The target of her efforts are commercial bulk waste generators: public entities that produce more than 10 kgs of municipal solid waste per day. Commercial bulk generators include factories, shopping malls, places of worship, institutions and offices which account for 30-40 percent of a city’s total waste. As early as 2012, the Bruhat Bengaluru Mahanagara Palike (BBMP) mandated that all commercial bulk waste generators are duty bound to segregate waste on site and either manage it independently or through approved vendors to ensure its scientific collection, transport and processing. This is because it is possible with some initial effort, for bulk generators to prevent their waste from mixing with the rest of the city's.

Clinching Pro Waste’s first project in 2013, however, Nupur found that much was lost between policy and on-ground implementation. “There is a significant knowledge gap among bulk generators about managing waste at a large scale. Often, in the name of waste management, the focus remains merely on ridding the campus of waste,” she says. Many institutions use empanelled vendors to clear their premises of waste, most of which is unsegregated. The result? Nobody knows how much waste is generated, where it goes or what happens to it once it leaves the building.

Besides being large producers of waste, commercial bulk generators also see a high footfall; tens of thousands of people who can be addressed with targeted waste education programmes. “Having access to a large community that can be addressed collectively allows us to manage a very large amount of waste, put self-sustaining systems in place and have a large scope of impact,” Nupur adds.

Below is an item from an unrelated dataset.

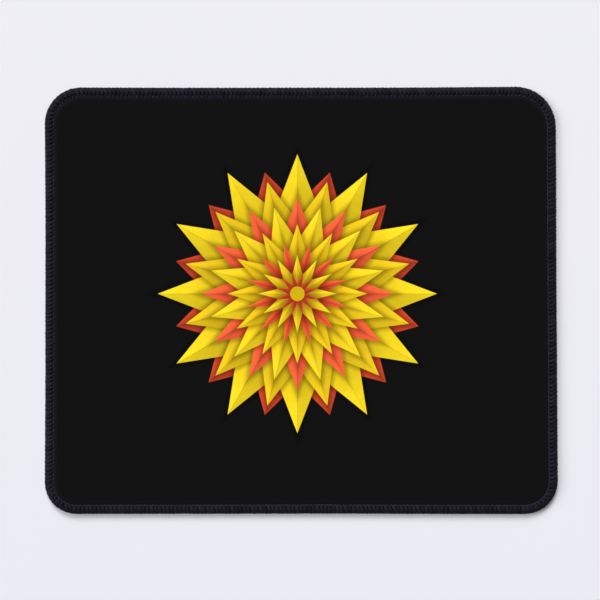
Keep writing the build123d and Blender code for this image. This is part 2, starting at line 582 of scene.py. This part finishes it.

Pro Waste’s work is guided by its vision for a future without landfills. So, focusing on waste reduction, by say, replacing plastic cups with stainless steel ones, is as much a part of its philosophy as offering customised, scientific waste management solutions right from waste segregation at source to recycling and safe disposal of all categories of waste.

On entering a client’s premises, first a detailed audit is done of the campus and its waste management systems and processes. Then the missing infrastructure such as colour-coded bins for waste segregation and composting units or biogas plants are set up. Processes are then defined for the collection, transportation and management of different categories of waste from various departments. Appropriate vendors are empaneled to ensure the waste is properly dealt with right up to the disposal stage.

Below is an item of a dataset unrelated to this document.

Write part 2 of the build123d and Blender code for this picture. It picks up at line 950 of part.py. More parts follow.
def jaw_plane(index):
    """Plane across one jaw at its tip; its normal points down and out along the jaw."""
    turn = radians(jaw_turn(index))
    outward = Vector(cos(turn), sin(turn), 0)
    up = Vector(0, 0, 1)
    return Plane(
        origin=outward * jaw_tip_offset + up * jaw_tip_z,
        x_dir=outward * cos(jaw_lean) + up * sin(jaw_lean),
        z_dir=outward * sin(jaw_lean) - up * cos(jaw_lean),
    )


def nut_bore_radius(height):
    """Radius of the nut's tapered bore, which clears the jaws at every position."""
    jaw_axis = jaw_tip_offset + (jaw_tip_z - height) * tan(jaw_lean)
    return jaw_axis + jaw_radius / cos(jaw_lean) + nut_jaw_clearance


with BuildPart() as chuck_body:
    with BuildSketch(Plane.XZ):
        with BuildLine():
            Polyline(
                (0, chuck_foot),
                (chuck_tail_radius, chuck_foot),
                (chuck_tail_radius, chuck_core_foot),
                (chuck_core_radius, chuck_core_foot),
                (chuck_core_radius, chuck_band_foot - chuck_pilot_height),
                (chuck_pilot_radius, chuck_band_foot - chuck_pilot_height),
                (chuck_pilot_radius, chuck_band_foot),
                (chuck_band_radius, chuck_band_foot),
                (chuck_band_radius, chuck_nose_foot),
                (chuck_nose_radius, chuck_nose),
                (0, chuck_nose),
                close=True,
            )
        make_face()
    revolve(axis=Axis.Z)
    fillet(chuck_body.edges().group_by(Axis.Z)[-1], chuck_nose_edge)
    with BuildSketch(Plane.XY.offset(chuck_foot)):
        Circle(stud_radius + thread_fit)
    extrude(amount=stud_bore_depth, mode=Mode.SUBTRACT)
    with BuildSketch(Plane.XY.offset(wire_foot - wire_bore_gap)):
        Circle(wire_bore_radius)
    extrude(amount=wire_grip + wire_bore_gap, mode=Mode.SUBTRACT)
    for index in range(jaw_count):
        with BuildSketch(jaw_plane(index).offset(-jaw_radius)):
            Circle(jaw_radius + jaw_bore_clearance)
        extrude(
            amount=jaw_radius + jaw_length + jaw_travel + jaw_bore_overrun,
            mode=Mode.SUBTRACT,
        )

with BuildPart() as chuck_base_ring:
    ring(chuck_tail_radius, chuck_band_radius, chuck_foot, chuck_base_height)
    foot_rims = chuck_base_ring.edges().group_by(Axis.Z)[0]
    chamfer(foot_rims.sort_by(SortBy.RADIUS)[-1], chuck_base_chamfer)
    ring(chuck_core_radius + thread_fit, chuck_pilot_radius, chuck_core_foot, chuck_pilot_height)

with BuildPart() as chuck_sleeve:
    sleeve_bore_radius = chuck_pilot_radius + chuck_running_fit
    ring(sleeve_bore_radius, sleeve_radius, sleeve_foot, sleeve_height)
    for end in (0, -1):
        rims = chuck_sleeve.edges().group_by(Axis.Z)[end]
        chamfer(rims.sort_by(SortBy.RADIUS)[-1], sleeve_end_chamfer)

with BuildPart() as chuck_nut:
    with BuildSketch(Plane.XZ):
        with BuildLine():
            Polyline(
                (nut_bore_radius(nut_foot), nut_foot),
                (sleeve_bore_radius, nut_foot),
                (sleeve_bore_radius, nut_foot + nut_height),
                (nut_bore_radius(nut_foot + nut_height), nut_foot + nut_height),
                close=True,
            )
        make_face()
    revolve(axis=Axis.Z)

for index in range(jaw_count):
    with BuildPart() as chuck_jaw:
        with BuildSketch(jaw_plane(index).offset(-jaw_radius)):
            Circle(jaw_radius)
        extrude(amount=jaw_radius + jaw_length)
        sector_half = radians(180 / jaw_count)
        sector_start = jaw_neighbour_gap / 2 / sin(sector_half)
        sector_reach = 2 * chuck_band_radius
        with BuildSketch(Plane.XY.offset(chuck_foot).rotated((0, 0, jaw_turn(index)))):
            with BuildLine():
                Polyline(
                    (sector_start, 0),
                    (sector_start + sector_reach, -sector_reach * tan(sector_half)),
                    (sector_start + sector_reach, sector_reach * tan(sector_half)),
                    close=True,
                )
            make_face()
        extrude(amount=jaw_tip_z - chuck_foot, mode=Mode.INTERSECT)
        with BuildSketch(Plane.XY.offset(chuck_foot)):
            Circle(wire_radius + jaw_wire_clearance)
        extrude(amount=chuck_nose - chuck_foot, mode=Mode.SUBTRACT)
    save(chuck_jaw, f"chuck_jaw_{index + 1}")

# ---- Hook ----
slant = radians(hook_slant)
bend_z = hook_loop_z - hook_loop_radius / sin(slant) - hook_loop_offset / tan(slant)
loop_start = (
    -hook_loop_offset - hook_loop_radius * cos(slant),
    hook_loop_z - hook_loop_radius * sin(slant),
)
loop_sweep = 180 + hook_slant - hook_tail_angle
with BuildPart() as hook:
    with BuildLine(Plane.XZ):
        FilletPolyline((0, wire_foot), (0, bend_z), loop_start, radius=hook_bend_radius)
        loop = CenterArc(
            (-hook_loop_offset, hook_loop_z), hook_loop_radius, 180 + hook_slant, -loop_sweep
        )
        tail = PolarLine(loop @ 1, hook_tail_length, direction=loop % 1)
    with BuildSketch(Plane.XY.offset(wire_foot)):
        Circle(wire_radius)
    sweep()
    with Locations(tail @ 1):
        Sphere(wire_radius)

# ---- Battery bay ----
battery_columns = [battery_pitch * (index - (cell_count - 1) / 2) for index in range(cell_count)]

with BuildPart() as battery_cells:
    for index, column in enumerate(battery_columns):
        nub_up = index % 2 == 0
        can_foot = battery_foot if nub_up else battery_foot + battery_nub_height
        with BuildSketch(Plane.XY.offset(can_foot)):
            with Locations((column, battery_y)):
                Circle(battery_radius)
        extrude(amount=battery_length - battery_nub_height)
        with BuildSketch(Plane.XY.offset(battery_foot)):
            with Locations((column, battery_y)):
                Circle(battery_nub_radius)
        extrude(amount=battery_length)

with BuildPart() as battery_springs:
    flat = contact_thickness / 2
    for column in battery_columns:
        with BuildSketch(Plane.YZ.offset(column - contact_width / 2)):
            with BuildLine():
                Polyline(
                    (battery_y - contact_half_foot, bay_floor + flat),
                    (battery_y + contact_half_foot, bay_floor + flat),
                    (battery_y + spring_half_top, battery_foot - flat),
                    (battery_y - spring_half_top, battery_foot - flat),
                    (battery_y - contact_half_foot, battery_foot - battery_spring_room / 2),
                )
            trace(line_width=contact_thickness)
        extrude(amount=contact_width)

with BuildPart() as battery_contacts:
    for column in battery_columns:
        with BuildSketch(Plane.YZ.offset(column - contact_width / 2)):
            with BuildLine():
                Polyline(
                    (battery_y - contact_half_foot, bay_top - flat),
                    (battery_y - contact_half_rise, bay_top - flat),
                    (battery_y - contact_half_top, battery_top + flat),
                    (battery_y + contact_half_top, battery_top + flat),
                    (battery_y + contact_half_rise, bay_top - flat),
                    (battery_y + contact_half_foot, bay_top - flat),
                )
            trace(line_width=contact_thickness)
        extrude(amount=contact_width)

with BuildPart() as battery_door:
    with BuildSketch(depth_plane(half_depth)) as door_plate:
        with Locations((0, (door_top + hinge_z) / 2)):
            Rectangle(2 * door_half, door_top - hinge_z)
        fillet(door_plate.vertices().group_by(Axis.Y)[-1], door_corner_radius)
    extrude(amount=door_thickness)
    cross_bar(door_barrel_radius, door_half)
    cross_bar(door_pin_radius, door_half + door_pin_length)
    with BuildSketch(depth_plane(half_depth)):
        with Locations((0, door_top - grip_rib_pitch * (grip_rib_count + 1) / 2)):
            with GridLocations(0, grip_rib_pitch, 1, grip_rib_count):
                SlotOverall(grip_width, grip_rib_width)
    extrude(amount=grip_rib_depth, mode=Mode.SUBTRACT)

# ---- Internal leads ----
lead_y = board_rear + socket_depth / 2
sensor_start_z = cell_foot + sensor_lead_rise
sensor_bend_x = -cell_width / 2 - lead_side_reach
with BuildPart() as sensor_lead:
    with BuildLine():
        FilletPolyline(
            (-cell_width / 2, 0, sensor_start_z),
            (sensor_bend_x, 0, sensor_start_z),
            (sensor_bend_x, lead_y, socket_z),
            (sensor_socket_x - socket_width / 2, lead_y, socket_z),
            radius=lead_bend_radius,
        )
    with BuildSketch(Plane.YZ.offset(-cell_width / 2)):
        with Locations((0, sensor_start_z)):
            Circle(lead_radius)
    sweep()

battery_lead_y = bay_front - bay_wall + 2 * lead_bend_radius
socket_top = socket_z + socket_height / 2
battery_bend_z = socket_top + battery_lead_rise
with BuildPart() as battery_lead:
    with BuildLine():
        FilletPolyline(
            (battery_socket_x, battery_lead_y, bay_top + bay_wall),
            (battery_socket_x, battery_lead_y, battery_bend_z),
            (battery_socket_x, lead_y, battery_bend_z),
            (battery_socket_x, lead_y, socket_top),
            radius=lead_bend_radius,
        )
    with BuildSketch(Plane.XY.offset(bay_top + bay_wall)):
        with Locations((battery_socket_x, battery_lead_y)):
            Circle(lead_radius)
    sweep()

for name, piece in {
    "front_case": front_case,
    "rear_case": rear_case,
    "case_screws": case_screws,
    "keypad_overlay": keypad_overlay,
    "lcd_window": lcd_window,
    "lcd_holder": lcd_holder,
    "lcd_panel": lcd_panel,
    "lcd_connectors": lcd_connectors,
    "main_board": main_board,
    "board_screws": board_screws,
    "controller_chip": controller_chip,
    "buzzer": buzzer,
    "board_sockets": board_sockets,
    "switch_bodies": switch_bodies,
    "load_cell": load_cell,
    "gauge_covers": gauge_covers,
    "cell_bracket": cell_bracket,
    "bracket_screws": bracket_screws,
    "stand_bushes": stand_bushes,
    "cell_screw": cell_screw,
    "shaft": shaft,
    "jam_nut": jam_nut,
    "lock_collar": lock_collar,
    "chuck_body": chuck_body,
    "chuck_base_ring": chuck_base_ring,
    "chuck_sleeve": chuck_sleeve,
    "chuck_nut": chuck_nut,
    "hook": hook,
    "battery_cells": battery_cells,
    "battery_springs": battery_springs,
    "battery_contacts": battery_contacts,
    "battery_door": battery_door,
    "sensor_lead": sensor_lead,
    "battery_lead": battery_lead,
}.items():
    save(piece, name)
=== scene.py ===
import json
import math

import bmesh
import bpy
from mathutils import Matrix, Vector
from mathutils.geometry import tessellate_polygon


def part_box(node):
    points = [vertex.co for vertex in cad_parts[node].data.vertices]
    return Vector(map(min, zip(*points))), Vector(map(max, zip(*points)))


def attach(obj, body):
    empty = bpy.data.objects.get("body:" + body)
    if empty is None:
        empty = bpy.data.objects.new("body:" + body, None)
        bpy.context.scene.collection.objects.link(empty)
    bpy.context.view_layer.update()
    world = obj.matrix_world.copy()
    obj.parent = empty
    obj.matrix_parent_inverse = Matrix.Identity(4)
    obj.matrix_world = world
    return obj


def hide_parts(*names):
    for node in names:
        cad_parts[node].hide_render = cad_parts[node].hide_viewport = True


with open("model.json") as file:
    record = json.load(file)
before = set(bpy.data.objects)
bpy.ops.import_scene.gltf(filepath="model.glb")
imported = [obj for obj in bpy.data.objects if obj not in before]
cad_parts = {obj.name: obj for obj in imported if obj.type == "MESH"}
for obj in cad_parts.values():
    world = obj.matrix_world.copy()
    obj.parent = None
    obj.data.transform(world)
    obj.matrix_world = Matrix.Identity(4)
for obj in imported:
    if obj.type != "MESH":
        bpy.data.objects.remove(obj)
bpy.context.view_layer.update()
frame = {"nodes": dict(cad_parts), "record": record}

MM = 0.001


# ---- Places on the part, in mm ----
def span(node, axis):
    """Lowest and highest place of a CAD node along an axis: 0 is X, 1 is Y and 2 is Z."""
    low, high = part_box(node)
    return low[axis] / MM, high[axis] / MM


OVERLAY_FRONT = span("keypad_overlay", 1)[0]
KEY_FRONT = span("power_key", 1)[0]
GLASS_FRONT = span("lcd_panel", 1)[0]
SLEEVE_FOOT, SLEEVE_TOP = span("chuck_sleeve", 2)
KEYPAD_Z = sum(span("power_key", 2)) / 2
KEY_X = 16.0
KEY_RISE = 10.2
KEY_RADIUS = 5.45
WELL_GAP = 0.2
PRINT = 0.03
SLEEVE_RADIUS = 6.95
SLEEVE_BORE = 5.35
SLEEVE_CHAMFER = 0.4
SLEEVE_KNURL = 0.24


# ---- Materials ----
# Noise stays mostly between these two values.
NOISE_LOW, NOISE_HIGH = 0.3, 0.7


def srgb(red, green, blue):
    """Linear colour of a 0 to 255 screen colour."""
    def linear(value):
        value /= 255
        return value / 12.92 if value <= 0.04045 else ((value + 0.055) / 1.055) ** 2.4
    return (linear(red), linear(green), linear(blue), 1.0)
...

The company works closely with the client’s housekeeping team, training them to handle waste safely and educating them about the value of each waste type. In the case of commercial bulk generators, much rests upon the vision and commitment of the management whose will trickles down through the rest of the organisation, Nupur says, adding, “Which is why awareness-building, education and training of all stakeholders - from the students and staff to the senior management in the new ways of managing waste - are important to change their attitude to waste and keep the systems functioning for the long term in auto-pilot,” Nupur informs.

Every category of waste, whether it is organic, recyclable, sanitary or e-waste can be properly managed with on-site infrastructure such as biogas plants or composting units and by making sure it reaches the right handlers. “At Pro Waste, our aim is to set up on-the-ground processes and SOPs to make campuses zero-waste,” Nupur says. This does not meaning sweeping waste away to render campuses clean, she explains, but to facilitate maximum resource recovery from the above categories. A very small amount of waste that may be mixed then goes to the landfill.

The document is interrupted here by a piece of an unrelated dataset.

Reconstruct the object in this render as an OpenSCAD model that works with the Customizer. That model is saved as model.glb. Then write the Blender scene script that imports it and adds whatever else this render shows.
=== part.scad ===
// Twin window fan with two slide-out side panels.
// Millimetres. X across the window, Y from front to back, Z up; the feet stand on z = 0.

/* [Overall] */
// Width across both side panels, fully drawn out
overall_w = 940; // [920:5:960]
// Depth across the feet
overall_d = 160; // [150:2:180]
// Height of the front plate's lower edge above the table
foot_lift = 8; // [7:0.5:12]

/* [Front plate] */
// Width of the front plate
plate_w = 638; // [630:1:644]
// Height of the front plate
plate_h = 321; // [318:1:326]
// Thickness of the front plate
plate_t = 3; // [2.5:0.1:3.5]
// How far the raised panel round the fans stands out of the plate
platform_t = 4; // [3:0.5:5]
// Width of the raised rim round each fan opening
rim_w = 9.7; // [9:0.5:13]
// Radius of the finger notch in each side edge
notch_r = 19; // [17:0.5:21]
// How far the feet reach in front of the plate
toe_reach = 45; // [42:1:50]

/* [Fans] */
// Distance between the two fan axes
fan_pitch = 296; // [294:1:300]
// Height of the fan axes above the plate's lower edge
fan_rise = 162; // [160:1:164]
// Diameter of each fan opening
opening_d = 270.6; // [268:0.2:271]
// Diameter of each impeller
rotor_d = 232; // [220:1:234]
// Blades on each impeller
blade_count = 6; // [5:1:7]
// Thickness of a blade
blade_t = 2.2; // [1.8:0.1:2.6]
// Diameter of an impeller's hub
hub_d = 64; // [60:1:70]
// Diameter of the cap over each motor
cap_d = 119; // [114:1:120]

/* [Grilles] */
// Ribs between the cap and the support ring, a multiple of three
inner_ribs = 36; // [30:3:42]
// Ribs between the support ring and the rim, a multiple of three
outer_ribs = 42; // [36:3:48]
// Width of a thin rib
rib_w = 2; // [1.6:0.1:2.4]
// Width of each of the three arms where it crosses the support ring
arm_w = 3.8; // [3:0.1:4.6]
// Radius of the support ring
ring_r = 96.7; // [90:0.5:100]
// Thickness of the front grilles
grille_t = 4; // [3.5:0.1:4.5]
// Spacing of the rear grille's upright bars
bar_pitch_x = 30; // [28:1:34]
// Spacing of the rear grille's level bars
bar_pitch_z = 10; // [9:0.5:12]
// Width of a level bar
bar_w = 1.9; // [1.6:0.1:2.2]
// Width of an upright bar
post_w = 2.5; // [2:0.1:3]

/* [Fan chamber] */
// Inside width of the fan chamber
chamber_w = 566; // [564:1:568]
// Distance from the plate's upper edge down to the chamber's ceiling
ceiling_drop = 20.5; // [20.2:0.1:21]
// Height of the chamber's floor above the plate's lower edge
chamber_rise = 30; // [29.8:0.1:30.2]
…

To date, Pro Waste has worked with 7 large public and private institutions including IIT Gandhinagar, Central Power Research Institute (CPRI, Bangalore), Jawaharlal Nehru Centre for Advanced Scientific Research (Bangalore), Madras Engineering Group (MEG, Bangalore), and others, kept over 3.5 tonnes of waste out of landfills per day and educated thousands on rethinking waste by segregating it at source and managing it properly with the right systems.

With plenty of funds at their disposal, many institutions incur huge monthly expenses on vendors to collect and manage their waste, forgoing all valuable recyclables and fermentables. Engaging Pro Waste, Nupur says, has helped clients not just reduce their spending on waste collection, but also earn from the sale of recyclables, the revenue from which is distributed among housekeeping staff or used for their welfare.

“It is important that people understand that having waste removed from their premises doesn’t make it any less of an environmental problem.”

While the Swachh Bharat Abhiyan has been effective in bringing the conversation of waste to the mainstream, its focus on cleanliness alone is untenable. There is a lot to be done to move the focus from brushing trash away or burning it to understanding it better, changing people’s consumption and disposal habits and instilling a sense of civic consciousness in them. “It is important that people understand that having waste removed from their premises doesn’t make it any less of an environmental problem. Managing waste effectively must become a priority,” Nupur advises.

Solving India's garbage problem requires large-scale social, political and economic transformation. That’s a formidable ask. But, given its magnitude in large Indian cities, there's an urgent need for a fundamental shift in how we see and manage our waste - it's no longer about keeping the rubbish piles out of your backyard or mine. It’s time to wake up and smell the decay, take responsibility for our trash and demand better, sustainable, more decentralised waste management systems.